How to be ‘dfree’—Breaking Out of Financial Slavery


Most of us, if asked if we have financial freedom, would answer, “No.” Ask us if we’d like to achieve it, and you’ll likely get a near unanimous (if not hopeful) “Yes.” But how many of us actually see ourselves as slaves to our debts and other financial burdens? According to DeForest B. Soaries Jr., the author of dfree: Breaking Free From Financial Slavery, that’s exactly what we are. The goal of his book is to deliver and get us to accept the truths we need to set ourselves free and to lay out a program for us to help others to do the same.

Soaries is senior pastor of the First Baptist Church of Lincoln Gardens in Somerset, N.J. dfree is the name of the program he started to help get his members gain financial freedom from the three Ds of financial slavery: debt, deficits and delinquencies. Soaries and his work gained national attention as subjects of the CNN documentary Black in America: Almighty Debt.

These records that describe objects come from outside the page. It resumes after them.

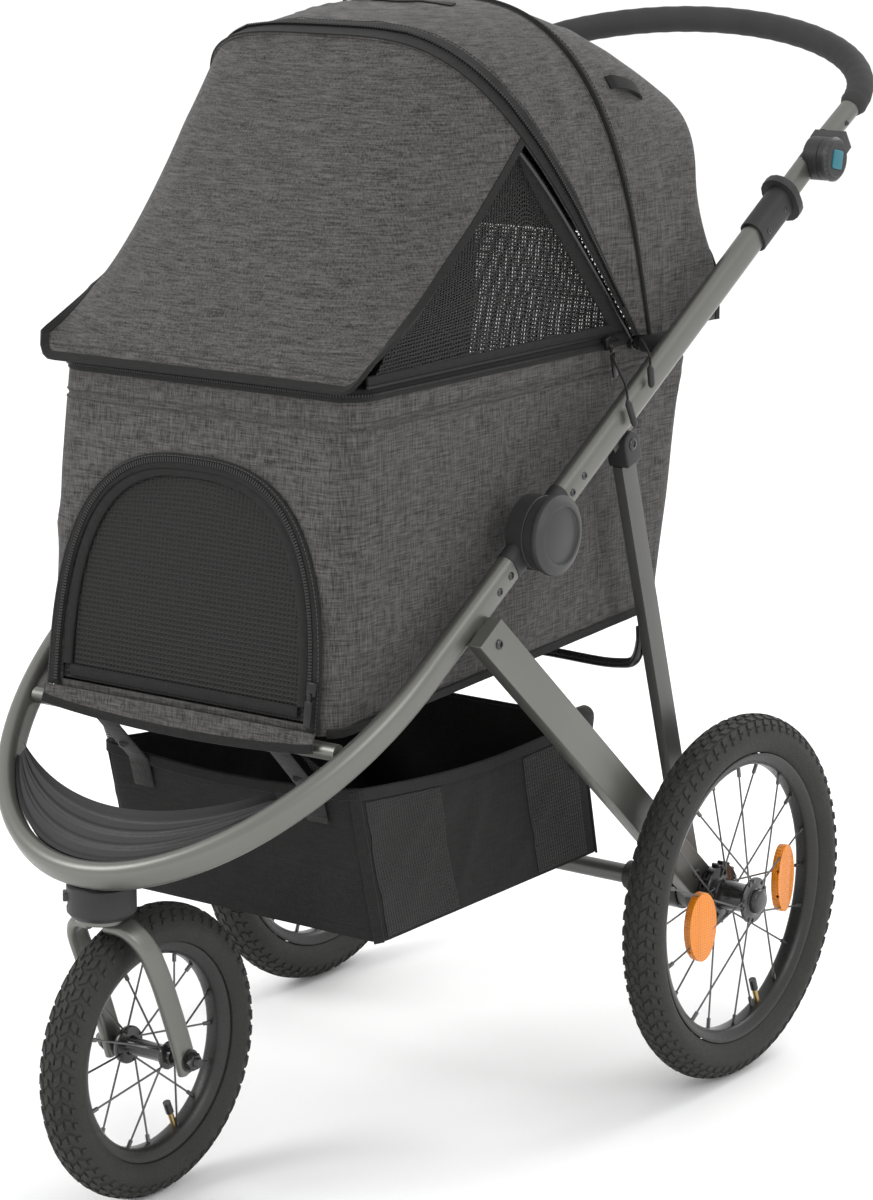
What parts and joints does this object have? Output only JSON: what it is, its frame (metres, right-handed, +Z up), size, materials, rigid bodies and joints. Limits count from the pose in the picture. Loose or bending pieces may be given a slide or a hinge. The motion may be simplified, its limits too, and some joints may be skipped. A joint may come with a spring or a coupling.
{
  "type": "pet stroller",
  "caption": "Three-wheeled folding pet stroller with a zipped fabric cabin, folding canopy, basket, swivel front wheel and tilting handle.",
  "frame": {"origin": "middle of the footprint's bounding box, on the ground", "axes": "+Z up; the stroller faces -Y, towards its front wheel; +X is the user's left"},
  "size_m": [0.64, 1.176, 1.1575],
  "materials": {
    "titanium": "satin metallic grey paint",
    "black_plastic": "fine moulded texture",
    "foam": "soft matte foam",
    "tyre": "matte with raised tread",
    "black_metal": "gloss black",
    "charcoal_cloth": "heathered canvas",
    "black_cloth": "plain weave",
    "mesh_cloth": "open mesh",
    "amber": "prismatic reflector",
    "teal": "satin"
  },
  "bodies": {
    "lower_frame": {"front_frame": "titanium", "crossbar": "titanium", "footrest_tray": "black_plastic", "steering_housing": "black_plastic", "cabin": "charcoal_cloth", "basket": "black_cloth", "hinge_lower_left": "black_plastic", "hinge_lower_right": "black_plastic"},
    "upper_frame": {"canopy_roof": "charcoal_cloth", "upper_rail_left": "titanium", "upper_rail_right": "titanium", "hinge_upper_left": "black_plastic", "hinge_upper_right": "black_plastic", "hinge_cap_left": "black_plastic", "hinge_cap_right": "black_plastic", "handle_stem_left": "titanium", "handle_stem_right": "titanium", "tilt_inner_left": "black_plastic", "tilt_inner_right": "black_plastic"},
    "axle_group": {"rear_axle": "titanium", "strut_left": "titanium", "strut_right": "titanium", "axle_housing_left": "black_plastic", "axle_housing_right": "black_plastic"},
    "rear_legs": {"leg_brace": "black_metal", "rear_leg_left": "titanium", "rear_leg_right": "titanium", "leg_cap_left": "black_plastic", "leg_cap_right": "black_plastic"},
    "collar_left": {"release_collar_left": "black_plastic"},
    "collar_right": {"release_collar_right": "black_plastic"},
    "handle": {"handlebar": "titanium", "handle_grip": "foam", "tilt_outer_left": "black_plastic", "tilt_outer_right": "black_plastic"},
    "button_left": {"tilt_button_left": "teal"},
    "button_right": {"tilt_button_right": "teal"},
    "canopy_front": {"canopy_bow": "black_metal", "canopy_shade": "charcoal_cloth", "side_window_left": "mesh_cloth", "side_window_right": "mesh_cloth"},
    "canopy_middle": {"canopy_hoop": "black_metal"},
    "fork_group": {"fork": "titanium", "front_axle": "black_metal"},
    "front_wheel": {"front_tyre": "tyre", "front_rim": "black_metal", "front_hub": "black_metal"},
    "lock_tab": {"swivel_lock": "black_plastic"},
    "rear_wheel_left": {"rear_tyre_left": "tyre", "rear_rim_left": "black_metal", "rear_hub_left": "black_metal", "reflector_front_left": "amber", "reflector_back_left": "amber"},
    "rear_wheel_right": {"rear_tyre_right": "tyre", "rear_rim_right": "black_metal", "rear_hub_right": "black_metal", "reflector_front_right": "amber", "reflector_back_right": "amber"},
    "brake": {"brake_pedal": "black_plastic"},
    "door": {"front_door": "mesh_cloth"}
  },
  "joints": [
    {"name": "frame_fold", "type": "hinge", "parent": "lower_frame", "child": "upper_frame", "pos_m": [0, -0.10895, 0.64468], "axis": [1, 0, 0], "range_deg": [-80, 0], "deforming": ["cabin", "basket", "canopy_roof", "canopy_shade", "side_window_left", "side_window_right"]},
    {"name": "strut_fold", "type": "hinge", "parent": "lower_frame", "child": "axle_group", "pos_m": [0, -0.2083, 0.55842], "axis": [1, 0, 0], "range_deg": [-51.8, 0]},
    {"name": "leg_fold", "type": "hinge", "parent": "axle_group", "child": "rear_legs", "pos_m": [0, 0.19602, 0.1995], "axis": [1, 0, 0], "range_deg": [0, 10.6]},
    {"name": "collar_slide_left", "type": "slide", "parent": "upper_frame", "child": "collar_left", "axis": [0.0332, 0.8288, 0.5586], "range_m": [0, 0.018], "stiffness_N_per_m": 300, "springref_m": -0.01},
    {"name": "collar_slide_right", "type": "slide", "parent": "upper_frame", "child": "collar_right", "axis": [-0.0332, 0.8288, 0.5586], "range_m": [0, 0.018], "stiffness_N_per_m": 300, "springref_m": -0.01},
    {"name": "handle_tilt", "type": "hinge", "parent": "upper_frame", "child": "handle", "pos_m": [0, 0.38312, 0.97633], "axis": [1, 0, 0], "range_deg": [-90, 60]},
    {"name": "button_push_left", "type": "slide", "parent": "handle", "child": "button_left", "axis": [-1, 0, 0], "range_m": [0, 0.002], "stiffness_N_per_m": 600, "springref_m": -0.002},
    {"name": "button_push_right", "type": "slide", "parent": "handle", "child": "button_right", "axis": [1, 0, 0], "range_m": [0, 0.002], "stiffness_N_per_m": 600, "springref_m": -0.002},
    {"name": "bow_fold", "type": "hinge", "parent": "upper_frame", "child": "canopy_front", "pos_m": [0, 0.12606, 0.80307], "axis": [1, 0, 0], "range_deg": [-50, 0], "deforming": ["canopy_roof", "canopy_shade", "side_window_left", "side_window_right"]},
    {"name": "hoop_fold", "type": "hinge", "parent": "upper_frame", "child": "canopy_middle", "pos_m": [0, 0.12606, 0.80307], "axis": [1, 0, 0], "range_deg": [-35, 0]},
    {"name": "fork_swivel", "type": "hinge", "parent": "lower_frame", "child": "fork_group", "pos_m": [0, -0.50398, 0.306], "axis": [0, 0, 1], "continuous": true},
    {"name": "front_wheel_spin", "type": "hinge", "parent": "fork_group", "child": "front_wheel", "pos_m": [0, -0.43898, 0.149], "axis": [1, 0, 0], "continuous": true},
    {"name": "lock_slide", "type": "slide", "parent": "lower_frame", "child": "lock_tab", "axis": [0, 0, -1], "range_m": [0, 0.006]},
    {"name": "rear_wheel_spin_left", "type": "hinge", "parent": "axle_group", "child": "rear_wheel_left", "pos_m": [0.284, 0.19602, 0.1995], "axis": [1, 0, 0], "continuous": true},
    {"name": "rear_wheel_spin_right", "type": "hinge", "parent": "axle_group", "child": "rear_wheel_right", "pos_m": [-0.284, 0.19602, 0.1995], "axis": [1, 0, 0], "continuous": true},
    {"name": "brake_press", "type": "hinge", "parent": "axle_group", "child": "brake", "pos_m": [0, 0.19602, 0.1995], "axis": [1, 0, 0], "range_deg": [-25, 0]},
    {"name": "door_open", "type": "hinge", "parent": "lower_frame", "child": "door", "pos_m": [0, -0.38053, 0.4929], "axis": [1, 0, 0], "range_deg": [0, 80]}
  ],
  "couplings": [
    {"joint": "strut_fold", "follows": "frame_fold", "ratio": 0.646},
    {"joint": "leg_fold", "follows": "frame_fold", "ratio": -0.132},
    {"joint": "hoop_fold", "follows": "bow_fold", "ratio": 0.7}
  ]
}
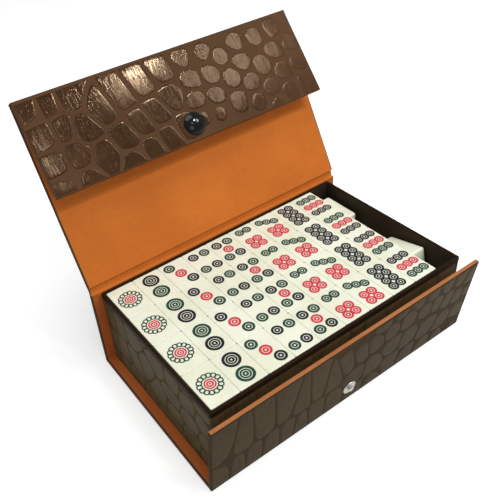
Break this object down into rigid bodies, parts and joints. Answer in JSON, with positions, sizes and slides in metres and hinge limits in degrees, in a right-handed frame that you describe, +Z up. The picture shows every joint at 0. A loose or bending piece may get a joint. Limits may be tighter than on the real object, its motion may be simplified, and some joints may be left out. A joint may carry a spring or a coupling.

The goal of Soaries book is to address the underlying spiritual, mental and emotional reasons why we enter into financial slavery–using credit to by things we don’t have the cash to afford, living beyond our means and borrowing more than we can repay. I happen to think that indentured servitude or sharecropping are more accurate analogies for how most Americans are caught up in a cycle of credit abuse, indiscriminate spending and crushing debt. However, Soaries makes a strong case that mismanagement of money is just a symptom of the real problem: mismanagement of and dissatisfaction with life. As a pastor, Soaries draws liberally from Biblical principles of stewardship and money management, as well as the emotionally resonant condition of slavery that is foundational to both Christianity and the black experience in America. However, he also makes the case that the keys to financial freedom are the same regardless of religious belief, promoting his dfree program as a solution for secular as well as faith-based organizations, regardless of race.

The path to financial freedom mapped out by dfree is what you’d find most books about smart money management and wealth building: live within your means, reject the drug of mindless materialism, avoid your debt, build up your savings and invest in assets which appreciate in value. However, at just over 200 pages, it’s a quick read and written in an easy to understand, accessible style, avoiding the tendency (totally unintended) of some books written by money pros or financial journalists to make the reader feel guilty, stupid or inadequate in their knowledge and handling of money. Soaries scores major points by being fairly transparent about his own past as a financial slave and what it took for him to break free.

But the most important contribution of this book to the library of financial literacy is that it serves as a primer and blueprint for other churches, as well as community groups and other organizations, to duplicate the dfree program in their communities. In effect, Soaries aims to make financial literacy a franchise operation, going so far as the trademark the term dfree and related intellectual properties in order to protect the brand and how it is used. For example, any church or organization that becomes a dfree sponsor must sign a licensing agreement that commits the church or group to offering dfree activities free of charge for participants. The book is supported by a web site, www.mydfree.org, designed to provide updates and information to churches, credit unions, community organizations, student groups and others about implementing the dfree program as a licensee.

Soaries is not the first church leader to pursue the cause of financial freedom as a ministry. In fact, over the past decade, I have participated in dozens of efforts at churches across the country on behalf of the Black Enterprise Wealth for Life program (originally called the Black Wealth Initiative). However, dfree makes a valuable contribution by providing a game plan for when the special service, conference or other major launch event on behalf of financial literacy is over, when the real work of helping people to change their lives–i.e. ministry–begins. dfree is a must read for anyone who truly wants to be financially free, as well as any institution–and perhaps especially churches–which claims as its mission to lead them to the promised land.